To do that, one needs to develop situational awareness. Most people are completely unaware of what is happening outside their personal, arms-length bubble. Cell phones, ear buds, and other distractions have made this much worse. My article Bras And Guns And Knives, Oh My, speaks of a case of a madman on a train, pointing a gun at many people, their heads down in their cellphones, until he shot one.
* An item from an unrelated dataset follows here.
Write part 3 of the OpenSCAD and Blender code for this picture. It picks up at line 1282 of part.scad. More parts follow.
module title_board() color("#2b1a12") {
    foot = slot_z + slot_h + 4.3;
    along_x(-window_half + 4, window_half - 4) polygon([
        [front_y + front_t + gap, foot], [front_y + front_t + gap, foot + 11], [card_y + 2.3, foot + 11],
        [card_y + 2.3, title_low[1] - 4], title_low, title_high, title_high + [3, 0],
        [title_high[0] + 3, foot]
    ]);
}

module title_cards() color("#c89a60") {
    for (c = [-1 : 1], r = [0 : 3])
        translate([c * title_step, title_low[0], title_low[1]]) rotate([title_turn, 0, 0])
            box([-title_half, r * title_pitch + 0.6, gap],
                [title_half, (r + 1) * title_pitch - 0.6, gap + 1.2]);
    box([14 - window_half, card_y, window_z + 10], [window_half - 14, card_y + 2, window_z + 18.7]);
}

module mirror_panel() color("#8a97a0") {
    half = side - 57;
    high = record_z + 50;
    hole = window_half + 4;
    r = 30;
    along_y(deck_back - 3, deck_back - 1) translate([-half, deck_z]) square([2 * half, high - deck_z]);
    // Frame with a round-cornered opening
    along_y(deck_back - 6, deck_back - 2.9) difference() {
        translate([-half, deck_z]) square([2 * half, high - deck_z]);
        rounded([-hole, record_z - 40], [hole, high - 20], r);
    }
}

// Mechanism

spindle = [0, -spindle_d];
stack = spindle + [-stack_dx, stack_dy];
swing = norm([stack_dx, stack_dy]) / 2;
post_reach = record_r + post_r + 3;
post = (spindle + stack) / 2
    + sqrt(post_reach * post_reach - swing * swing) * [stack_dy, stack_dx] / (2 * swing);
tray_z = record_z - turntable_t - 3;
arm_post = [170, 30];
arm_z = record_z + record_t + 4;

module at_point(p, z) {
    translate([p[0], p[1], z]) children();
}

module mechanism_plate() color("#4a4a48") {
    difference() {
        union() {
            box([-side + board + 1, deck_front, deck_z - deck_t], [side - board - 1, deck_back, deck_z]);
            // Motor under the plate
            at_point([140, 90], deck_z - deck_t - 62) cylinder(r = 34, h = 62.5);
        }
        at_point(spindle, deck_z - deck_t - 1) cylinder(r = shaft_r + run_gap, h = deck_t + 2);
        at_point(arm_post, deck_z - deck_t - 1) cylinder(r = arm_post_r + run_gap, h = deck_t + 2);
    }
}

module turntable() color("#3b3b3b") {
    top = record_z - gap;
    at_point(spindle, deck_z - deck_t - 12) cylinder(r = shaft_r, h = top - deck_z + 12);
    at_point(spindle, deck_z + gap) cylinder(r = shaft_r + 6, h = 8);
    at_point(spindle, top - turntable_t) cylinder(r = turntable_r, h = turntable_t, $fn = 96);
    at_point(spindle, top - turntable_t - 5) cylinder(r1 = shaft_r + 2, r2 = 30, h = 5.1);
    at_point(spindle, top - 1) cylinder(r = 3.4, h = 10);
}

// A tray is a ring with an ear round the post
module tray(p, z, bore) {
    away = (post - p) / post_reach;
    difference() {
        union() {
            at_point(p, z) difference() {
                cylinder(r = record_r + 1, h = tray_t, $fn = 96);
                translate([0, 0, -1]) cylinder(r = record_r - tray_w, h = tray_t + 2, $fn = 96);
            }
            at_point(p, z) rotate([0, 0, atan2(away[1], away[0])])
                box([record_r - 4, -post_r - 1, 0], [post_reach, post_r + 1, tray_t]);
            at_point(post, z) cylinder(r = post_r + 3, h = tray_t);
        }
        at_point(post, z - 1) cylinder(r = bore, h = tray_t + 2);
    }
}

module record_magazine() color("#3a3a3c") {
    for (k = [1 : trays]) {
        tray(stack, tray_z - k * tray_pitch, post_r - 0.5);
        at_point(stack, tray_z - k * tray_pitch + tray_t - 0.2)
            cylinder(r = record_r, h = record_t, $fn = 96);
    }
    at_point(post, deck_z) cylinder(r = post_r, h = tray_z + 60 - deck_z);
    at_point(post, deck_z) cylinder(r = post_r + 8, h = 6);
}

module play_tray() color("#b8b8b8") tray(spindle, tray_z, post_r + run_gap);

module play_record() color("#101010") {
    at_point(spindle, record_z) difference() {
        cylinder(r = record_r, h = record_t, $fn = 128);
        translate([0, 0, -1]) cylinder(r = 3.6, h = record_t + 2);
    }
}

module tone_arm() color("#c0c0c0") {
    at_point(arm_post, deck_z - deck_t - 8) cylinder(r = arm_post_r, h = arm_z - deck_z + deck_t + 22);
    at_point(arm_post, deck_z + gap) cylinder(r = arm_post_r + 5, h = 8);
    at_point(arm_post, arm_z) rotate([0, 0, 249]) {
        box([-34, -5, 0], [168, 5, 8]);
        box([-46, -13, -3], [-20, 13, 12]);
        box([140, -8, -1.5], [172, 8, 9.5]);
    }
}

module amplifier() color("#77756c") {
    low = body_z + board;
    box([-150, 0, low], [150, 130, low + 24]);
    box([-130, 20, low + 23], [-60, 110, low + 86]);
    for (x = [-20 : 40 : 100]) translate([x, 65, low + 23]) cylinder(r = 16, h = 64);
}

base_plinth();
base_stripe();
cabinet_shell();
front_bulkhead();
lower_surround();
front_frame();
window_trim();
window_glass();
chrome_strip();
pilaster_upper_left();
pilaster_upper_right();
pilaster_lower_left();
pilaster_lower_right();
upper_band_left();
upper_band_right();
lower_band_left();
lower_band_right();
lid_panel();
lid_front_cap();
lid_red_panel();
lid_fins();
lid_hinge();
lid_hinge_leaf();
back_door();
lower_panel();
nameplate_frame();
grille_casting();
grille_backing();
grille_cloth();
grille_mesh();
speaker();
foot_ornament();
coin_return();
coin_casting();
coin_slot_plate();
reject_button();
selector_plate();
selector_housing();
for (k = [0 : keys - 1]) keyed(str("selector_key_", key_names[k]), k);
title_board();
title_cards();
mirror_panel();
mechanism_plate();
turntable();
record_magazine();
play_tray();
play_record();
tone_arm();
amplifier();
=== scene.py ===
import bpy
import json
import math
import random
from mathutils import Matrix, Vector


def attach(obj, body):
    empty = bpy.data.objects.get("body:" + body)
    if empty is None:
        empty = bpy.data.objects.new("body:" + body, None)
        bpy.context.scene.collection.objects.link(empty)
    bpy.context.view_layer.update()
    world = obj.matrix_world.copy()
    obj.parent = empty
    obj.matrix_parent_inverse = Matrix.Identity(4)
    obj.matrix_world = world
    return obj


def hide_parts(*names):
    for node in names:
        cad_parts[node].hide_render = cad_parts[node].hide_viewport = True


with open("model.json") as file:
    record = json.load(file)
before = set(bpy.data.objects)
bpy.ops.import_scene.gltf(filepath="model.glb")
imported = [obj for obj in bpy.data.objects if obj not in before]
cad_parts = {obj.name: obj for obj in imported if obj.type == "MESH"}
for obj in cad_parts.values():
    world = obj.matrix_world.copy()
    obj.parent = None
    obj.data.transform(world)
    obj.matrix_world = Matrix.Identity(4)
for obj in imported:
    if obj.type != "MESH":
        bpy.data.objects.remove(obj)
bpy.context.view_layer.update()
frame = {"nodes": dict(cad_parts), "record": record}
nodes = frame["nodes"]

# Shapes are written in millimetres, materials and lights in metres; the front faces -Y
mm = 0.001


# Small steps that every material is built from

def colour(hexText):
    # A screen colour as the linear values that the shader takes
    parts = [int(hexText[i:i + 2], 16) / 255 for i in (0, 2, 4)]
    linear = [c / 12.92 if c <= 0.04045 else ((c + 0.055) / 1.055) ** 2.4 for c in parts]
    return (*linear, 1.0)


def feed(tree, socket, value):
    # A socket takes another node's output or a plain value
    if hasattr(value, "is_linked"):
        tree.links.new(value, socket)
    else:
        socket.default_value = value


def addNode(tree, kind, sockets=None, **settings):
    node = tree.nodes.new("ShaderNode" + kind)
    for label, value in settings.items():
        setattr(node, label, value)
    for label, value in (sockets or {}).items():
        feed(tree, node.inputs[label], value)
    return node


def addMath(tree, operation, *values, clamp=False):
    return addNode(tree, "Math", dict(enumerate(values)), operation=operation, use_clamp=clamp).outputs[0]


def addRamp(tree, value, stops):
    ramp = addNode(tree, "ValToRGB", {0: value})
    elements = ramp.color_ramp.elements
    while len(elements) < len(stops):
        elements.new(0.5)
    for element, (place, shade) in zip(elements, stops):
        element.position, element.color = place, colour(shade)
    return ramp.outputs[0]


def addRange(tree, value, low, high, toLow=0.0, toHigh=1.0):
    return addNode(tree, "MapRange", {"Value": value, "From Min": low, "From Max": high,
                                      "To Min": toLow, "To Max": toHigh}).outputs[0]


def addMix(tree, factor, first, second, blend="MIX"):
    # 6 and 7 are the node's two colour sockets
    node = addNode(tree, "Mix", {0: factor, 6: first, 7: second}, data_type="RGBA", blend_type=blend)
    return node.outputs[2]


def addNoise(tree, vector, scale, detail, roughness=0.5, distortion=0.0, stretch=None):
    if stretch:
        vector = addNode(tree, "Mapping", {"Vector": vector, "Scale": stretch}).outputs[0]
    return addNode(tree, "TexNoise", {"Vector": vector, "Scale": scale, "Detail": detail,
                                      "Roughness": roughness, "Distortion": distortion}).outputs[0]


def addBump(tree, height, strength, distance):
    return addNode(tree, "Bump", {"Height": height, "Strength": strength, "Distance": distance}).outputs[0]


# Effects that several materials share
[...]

Fortunately, anyone can develop better situational awareness by simply learning to pay attention to their surroundings, by always asking “what if?” What if that guy walking toward me tries to grab me? What if that guy reaching into his coat comes out with a gun? What will I do? Where will I go? If someone wanted to attack me when I left my home, where would they do it? Where’s the safest place to park? Which areas should I avoid? Spotting potential danger early enough provides opportunities to go elsewhere, to go where there are many people, or if properly armed, to deter an attack, or if necessary, end it. To this end, no one, and particularly, no woman, should ever run or ride with ear buds or any other electronic device distracting them. Not only does this make them easier targets for predators, it makes it more likely they’ll be run over by inattentive drivers. But running is no fun without my music! Neither is rape or being crushed beneath the wheels of a vehicle. That will never happen to me!
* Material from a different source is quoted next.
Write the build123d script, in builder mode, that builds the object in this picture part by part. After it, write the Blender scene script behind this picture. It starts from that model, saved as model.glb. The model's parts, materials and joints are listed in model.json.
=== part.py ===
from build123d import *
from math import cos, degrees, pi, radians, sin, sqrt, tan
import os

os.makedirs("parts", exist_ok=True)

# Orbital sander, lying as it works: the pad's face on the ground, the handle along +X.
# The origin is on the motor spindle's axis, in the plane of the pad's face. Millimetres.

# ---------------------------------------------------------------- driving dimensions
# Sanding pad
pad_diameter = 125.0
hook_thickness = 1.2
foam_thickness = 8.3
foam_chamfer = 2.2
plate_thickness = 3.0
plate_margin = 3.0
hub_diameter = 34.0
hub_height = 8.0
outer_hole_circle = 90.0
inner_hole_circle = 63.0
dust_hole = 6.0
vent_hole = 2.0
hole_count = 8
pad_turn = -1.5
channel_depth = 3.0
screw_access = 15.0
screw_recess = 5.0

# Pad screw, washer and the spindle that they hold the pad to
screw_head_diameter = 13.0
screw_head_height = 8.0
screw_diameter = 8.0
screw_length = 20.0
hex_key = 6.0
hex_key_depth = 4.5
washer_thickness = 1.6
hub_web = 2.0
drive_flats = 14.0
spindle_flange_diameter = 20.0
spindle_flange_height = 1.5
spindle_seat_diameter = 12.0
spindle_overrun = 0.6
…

Probably not, but there is absolutely nothing keeping it from happening to you either. Ask Kelly Herron. People would be amazed to know how many sex offenders and other sociopaths are out there. They walk among us every day. They stand behind us at the checkout counter, sit near us in theaters, live down the street or in the apartment down the hall. Some plan their attacks carefully; others are opportunists. One thing is certain, exposing oneself to attack by being isolated, unaware and unprepared dramatically increases the odds against you.

What about pepper spray? The products commercially available are less powerful than those formulated for the police. During my police days I rarely used the stuff. Rarely because when I did, everybody got a dose. I ended up with running eyes and nose, coughing and hacking, but had no trouble wrestling the bad guys into submission as they coughed and hacked too. The stuff affects some people and causes them to stop being violent, but for most, it only makes them mad and causes them to sling bodily fluids in all directions. Its use also requires one to be close, closer than any rational person would want to be to someone trying to attack them, and the closer you are, the more of the stuff you’re going to get on you.
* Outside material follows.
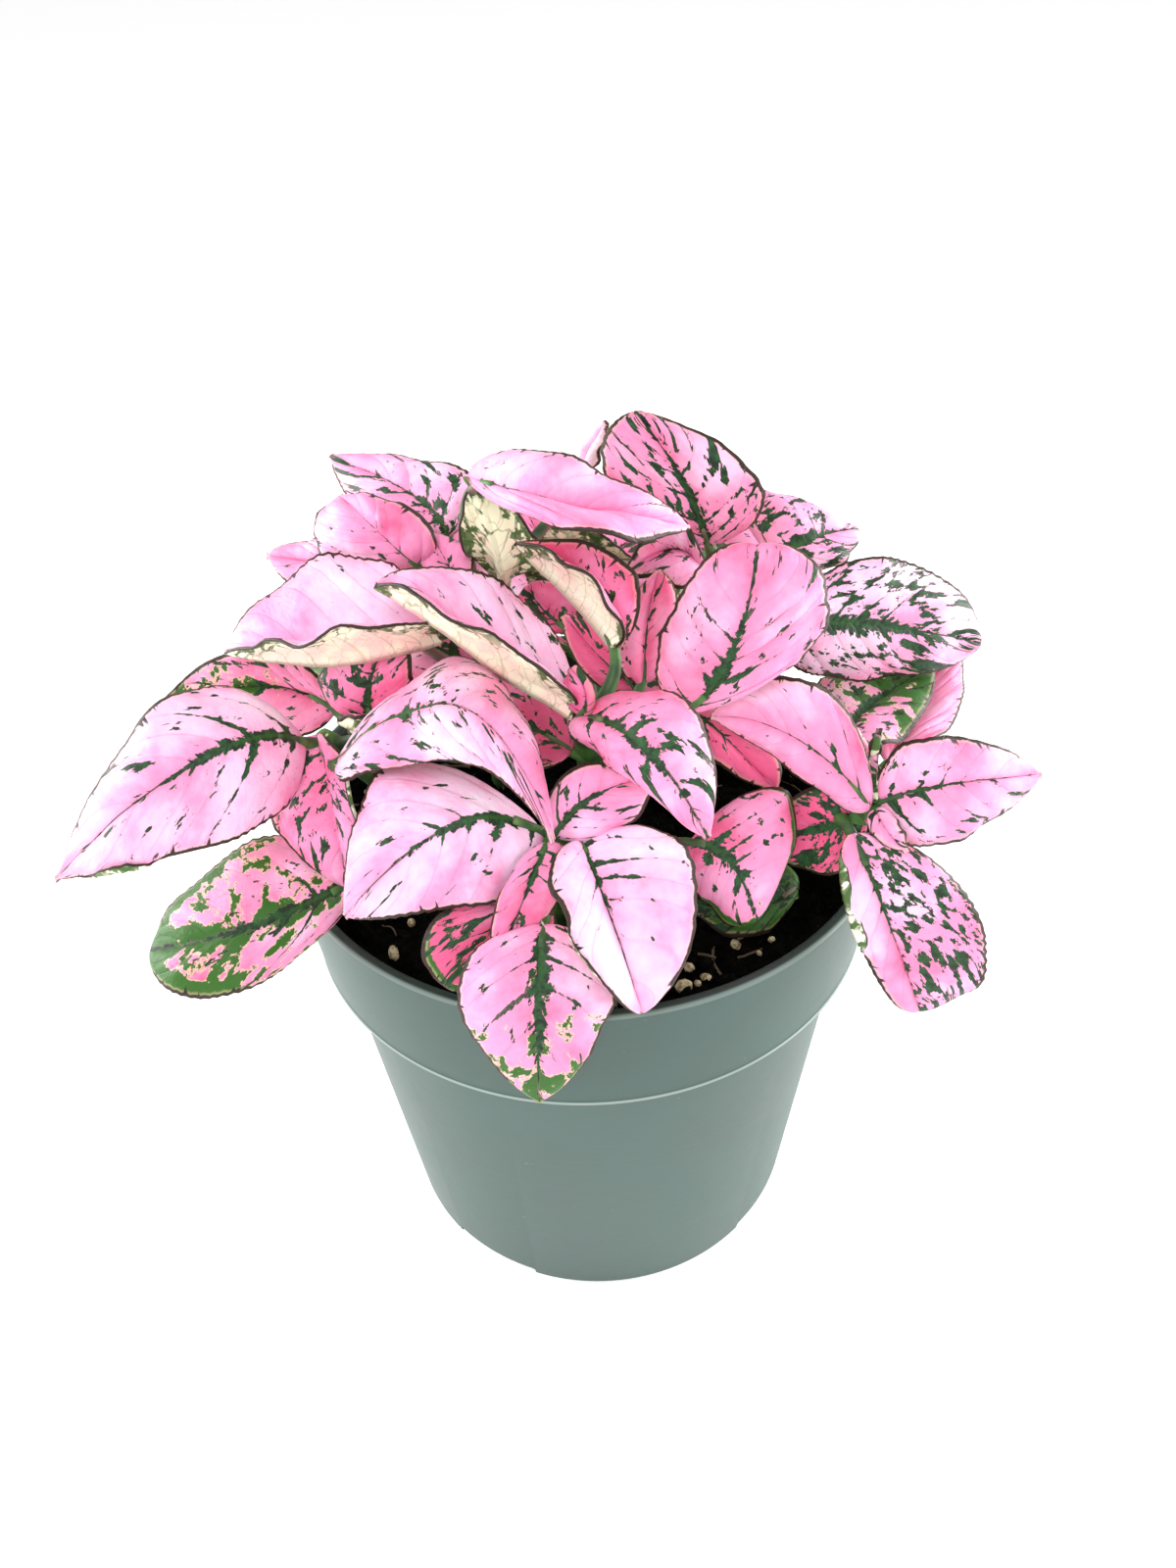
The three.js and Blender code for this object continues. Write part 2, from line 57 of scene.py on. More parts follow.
# Driving sizes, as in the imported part

POT_HEIGHT = 48.8
RIM_RADIUS = 27.5
COLLAR_HEIGHT = 11.9
COLLAR_FOOT = POT_HEIGHT - COLLAR_HEIGHT
COLLAR_FOOT_RADIUS = 26.2
BODY_TOP_RADIUS = 24.8
BASE_RADIUS = 20.75
WALL = 1.1
FLOOR = 2.2
CHANNEL_ANGLES = (-124, -34, 56, 146)
CHANNEL_WIDTH = 9.6
CHANNEL_HEIGHT = 1.1
CHANNEL_INNER_RADIUS = 9
HOLE_RADIUS = 2.6
HOLE_DISTANCE = 13.5
SOIL_TOP = 44.5
STEM_RADIUS = 1.25
STEM_FOOT = 40
STALK_RADIUS = 0.62
WIDEST = 0.42
BASE_ROUND = 0.45

# Finer detail of a leaf; the radius of a fold is a share of the half-width

SIDE_VEINS = 6.5
TEETH = 21
FOLD_RADIUS = 0.07
LEAST_AT_BASE = 0.5
LEAST_AT_TIP = 0.3
BLADE_THICKNESS = 0.42
RIDGE = 0.42
GROOVE = 0.16
BOW = 0.6
WAVE = 0.3
RIPPLE = 0.12
PUCKER = 0.19
SWELL = 0.2


# Shape helpers

def smooth(x, low, high):
    """0 below low, 1 above high, and an S-curve between them."""
    share = np.clip((x - low) / (high - low), 0, 1)
    return share * share * (3 - 2 * share)


def unit(vectors):
    """The same directions with length 1."""
    return vectors / np.maximum(np.linalg.norm(vectors, axis=-1, keepdims=True), 1e-9)


def stacked(*values):
    """Arrays and numbers as the components of one array."""
    return np.stack(np.broadcast_arrays(*values), -1)


def ripples(points, wavelength, seed, waves=9):
    """Gentle bumps between about -1 and 1: a sum of sine waves that run in random directions."""
    draw = np.random.default_rng(seed)
    ways = unit(draw.normal(size=(waves, 3)))
    lengths = wavelength * draw.uniform(0.6, 1.6, waves)
    phases = draw.uniform(0, 2 * np.pi, waves)
    turns = points @ ways.T * (2 * np.pi / lengths) + phases
    return np.sin(turns).sum(axis=-1) / math.sqrt(waves)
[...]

How about knives? The aforementioned article speaks of a female jogger who was attacked, survived, and designed a line of bras with holsters for small knives. The use of edged weapons is a martial art in and of itself. Anyone fighting with edged weapons must be ready to be cut, and cut badly. Their use also requires one to be within arms length of an attacker, and if you’re female, that attacker will likely have much greater reach, strength and speed. Even if one is highly skilled in the use of knives, it’s difficult to do enough damage to quickly stop an attacker, even they are unarmed and unskilled.

How about a cell phone? An attacker is not going to give you the time and space to dial 911 and calmly call for help, describing him and giving your location, to say nothing of police response time–think a minimum of 15 minutes after you connect with the dispatcher and fully explain yourself. By all means, carry a cell phone always, but don’t make the mistake of thinking it provides deterrence or protection.

What’s left? Handguns, the only self-defense arm that can deter or quickly stop a determined attacker, the only arm that can bridge the size, strength and speed gap between men and women. But I could never hurt someone! I just want to scare them!

That’s a laudable attitude, but it fails to take into account the intentions of anyone vicious enough to attack and rape a woman. Such attacks can leave one crippled, emotionally and physically, or if the attacker wants no witnesses, dead. Are you really so tender toward rapists and murderers? Is your life truly of so little value to you and those you love? Are the lives of sociopaths of greater value to your family and society than yours?

Every year or two, I update my series on gun ownership. The final part of that series is available here. It has links to the entire series, which discusses all of the issues revolving around gun ownership. It may be useful to those unsure about these issues.

Handguns are used as often as two million times a year to stop criminal assault, and in most of those instances, no shots are fired. The mere presence of a handgun is sufficient to make criminals turn tail and run. No one should count on this, however. No one should ever draw a handgun without being ready and willing to use it. Predators can read hesitation, and they’ll take advantage of it. It is the will to use a handgun that deters, not merely brandishing it.

Fortunately, many manufacturers are now making small, light and easily concealed handguns, and several manufacturers make bras and other fitting devices for carrying them while running or riding. Combined with situational awareness, one can maintain sufficient distance to avoid, deter or prevent attacks, and if attacked, to end them.

S&W Bodyguard with integral Crimson Trace laser sight

Among the best contemporary choices are the Smith and Wesson Bodyguard in .380 ACP. Contemporary cartridge design has made that round substantially more effective, and the Bodyguard incorporates a laser sight. Its polymer frame help make it light, and prevents rust. It also comes in a version without an integral laser, which is slightly lighter and smaller. My article on that handgun–early models had an Insight rather than Crimson Trace laser–is available here. 

Ruger LCPII

Another excellent choice is the Ruger LCP and LCPII, both polymer .380s. The LCPII is an updated version with a superior trigger. While it does not come with an integral laser sight, aftermarket sights, such as those available from Crimson Trace, are available.

More and more women are choosing to carry concealed weapons, a satisfying development. No woman should run or ride alone. It’s an unrealistic suggestion, I know, but no woman should be unable to save her life if the need arises. One would hope that’s a reality more obvious to Kelly Herron these days. One would also hope that when her attacker gets out of prison, the next woman he attacks is ready to deny him future prison terms.